The show itself is carefully adumbrated in the subtitle – sources, genius and influences. The sources include British narrative artists such as Frank Holl and Frederick Walker whose work for the Graphic and Illustrated London News was known to Van Gogh. Examples from the National Gallery’s own collection line the first wall preceded by the Australian John Peter Russell’s warmly lit, if conventional, portrait of Van Gogh from 1886. The sources continue – Rousseau, Daubigny, and Anton Mauve, Willem and Jacob Maris of the Hague School. Then a cluster of Millets garnered from Australian collections and a Vincent imitation -The Sower: Facing Right, one of thirty four versions he made from Millet sources. On display from the National’s own collection is Jules Bastian Lepage’s Season of October: The Potato Gatherers, another painting known to Van Gogh. So much for the sources- introduced, alas, with laboured emphasis and prosaic comparison.
Time for the genius perhaps. The Old Church Tower at Nuenen ? Not half as interesting as, say, The Church at Auvers five years later. The small study Head of a Peasant has more vitality, even if it is familiar to visitors to the permanent collection at the Art Gallery of New South Wales. Then a group of colleagues interrupt the genius with some of their own. Monet’s Vetheuil and works from Signac and Pissaro- all handily from the National Gallery’s own collection or from down the road in Sydney.
After some transitional works- Le Moulin de la Galette and Windmills on Montmartre- we get to the core pieces in the show. The vitality in Trees in a Field on a Sunny Day is equalled by the impressionist and pointillist verve of Restaurant de la Sirene. The Self Portrait of 1887 is a discomforting study, the hair bristling as if with electrodes, the smeary pallor of the cheeks and brow, the harsh red gash of a mouth bleeding into the dewlaps of the beard. Item thirty four and at last we have hit the real stuff. Next comes the lush colour and topographical precision of View of Sainte-Maries, where Van Gogh had his first glimpse of the Mediterranean. It has all the freshness of a new world.

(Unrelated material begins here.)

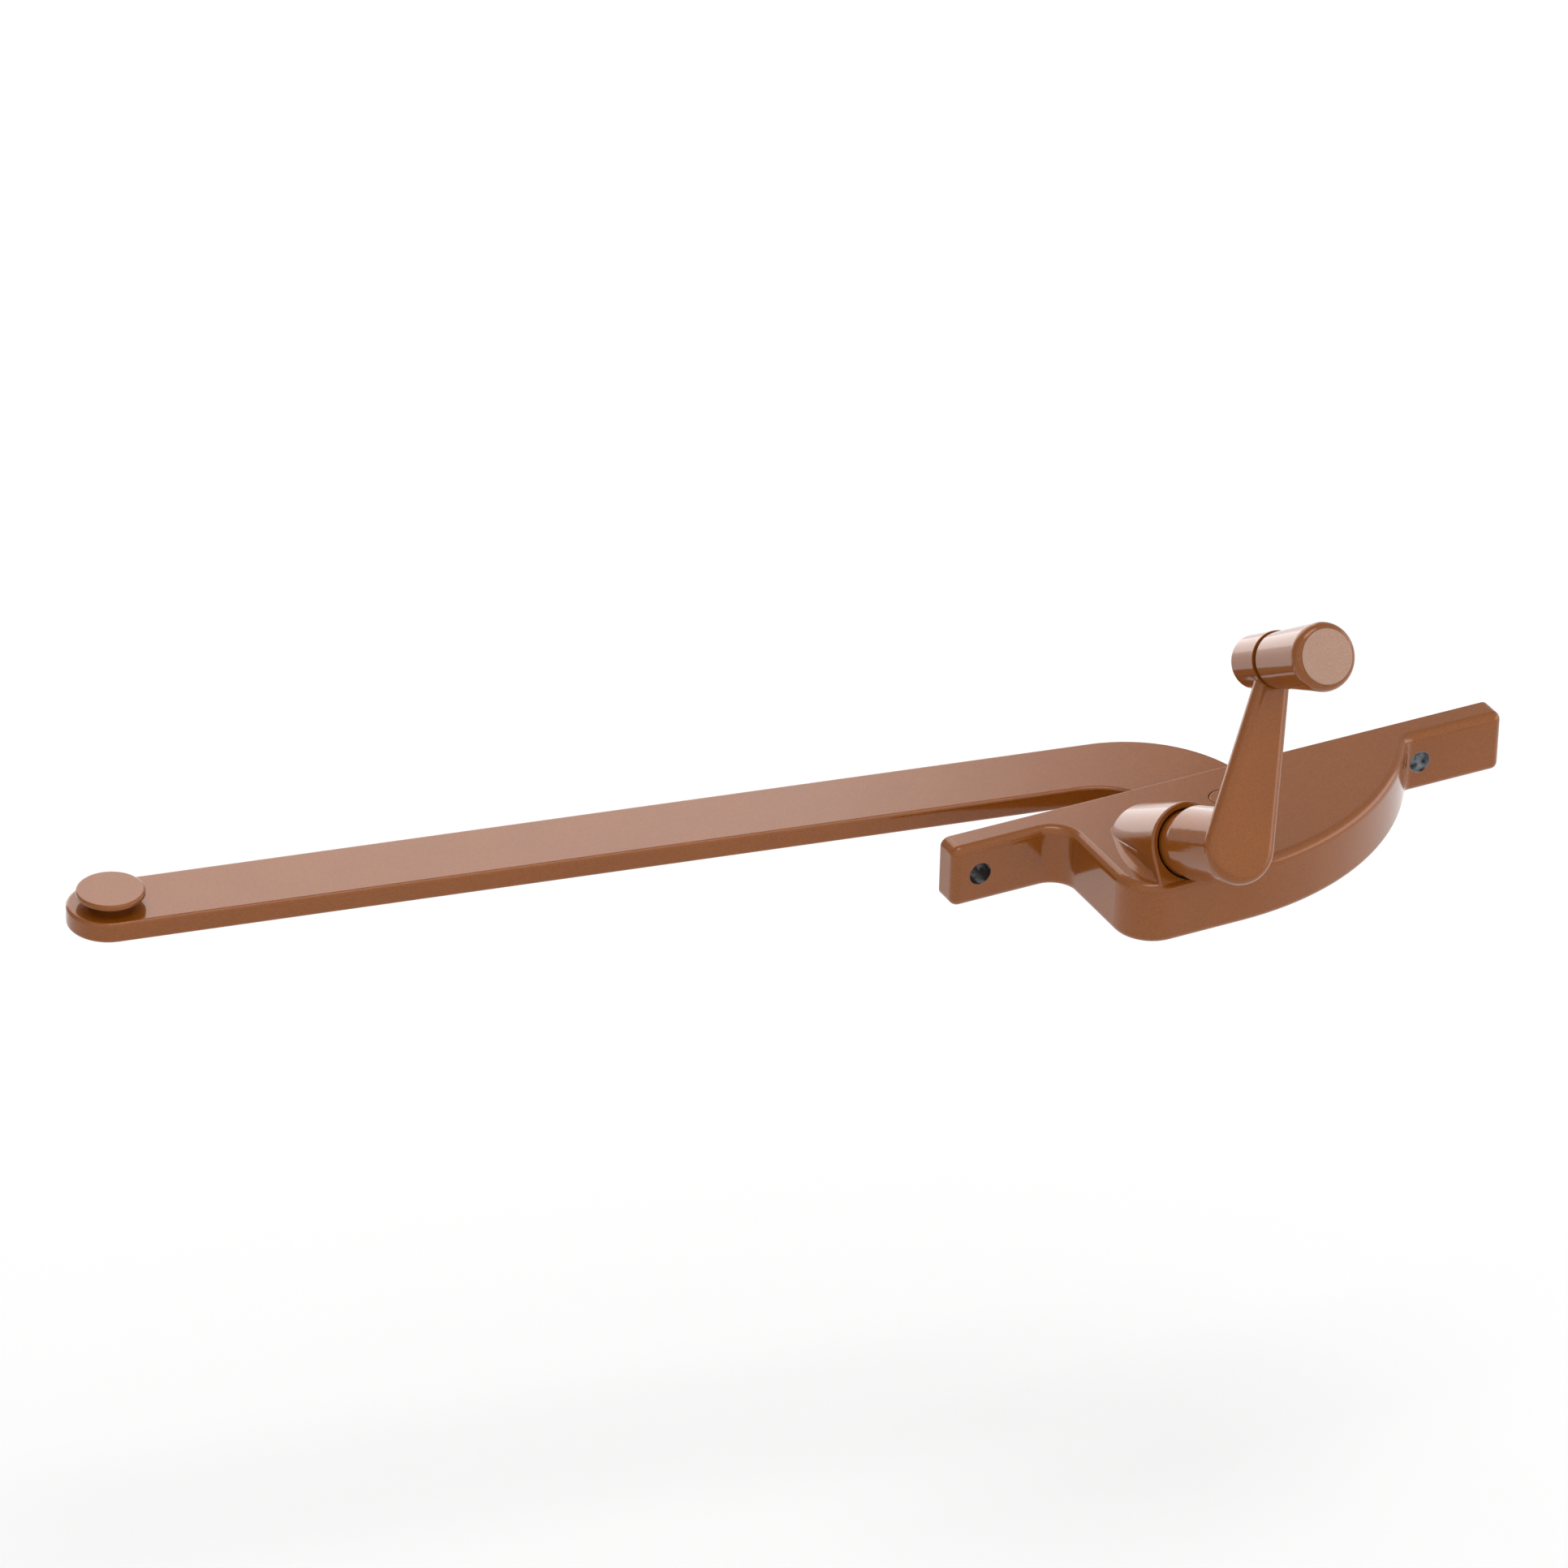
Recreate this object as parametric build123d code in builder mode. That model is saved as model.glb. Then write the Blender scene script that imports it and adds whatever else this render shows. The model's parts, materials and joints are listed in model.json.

The Arles paintings are disappointing. Neither the Stevedores, The Ploughed Field or The Green Vineyard bespeak the splendour of the period. It’s not just that there isn’t a cypress to be seen. We are taken to the brink and the offerings are uncharacteristic and second order. The Chair and the Pipe (on loan from the Tate) compensates, partly by pleasing us with its familiarity and alarming us with its originality. Even more the Portrait of the Postman Joseph Roulin. One of very few treasures from the Netherlands collections represented, the snap of the postie with his bifurcate beard curling in harmony with the tendrils of the floral wallpaper, is one of the lovely after-images of the show. Especially as the genius section falls away into Millet studies- The Sheaf-binder, Night-the Watch and -chosen especially for souvenir bookmarks- the sentimental family sketch, First Steps.
The influences include some excellent Gauguins -including Breton Girls Dancing – works by Derain, Braque, Heckel and Nolde. Max Pechstein’s Bridge Over the Seine from the National Gallery in Canberra is a splendid example of Vincent’s explosion of colour as is Kandinsky’s Bedroom in Ainmillerstrasse from the Lenbachhaus in Munich. When Vincent’s bedroom interiors were first shown in Munich in 1909 they became quite the thing. Within a month fourteen artists had immortalised their own yellow chairs and knobbly bedsteads.
We often recall exhibitions by the paintings we sneak back to, the ones that demand one last look before you head for home. This time the temptations were few. For me -the Self-Portrait and View of Saintes-Maries, the Chair and the Postie, the Breton Girls and the Kandinsky. And then off to the postcards, bookmarks, Mambo sweaters, keyrings, Vincent mugs, sox, paperweights and paraphernalia. Everything except a Blue Velvet ear and a Don McLean cassette. Yet I can hear him crooning to it now. Starry, starry night…
The Adelaide Review, January, 1994. p.27.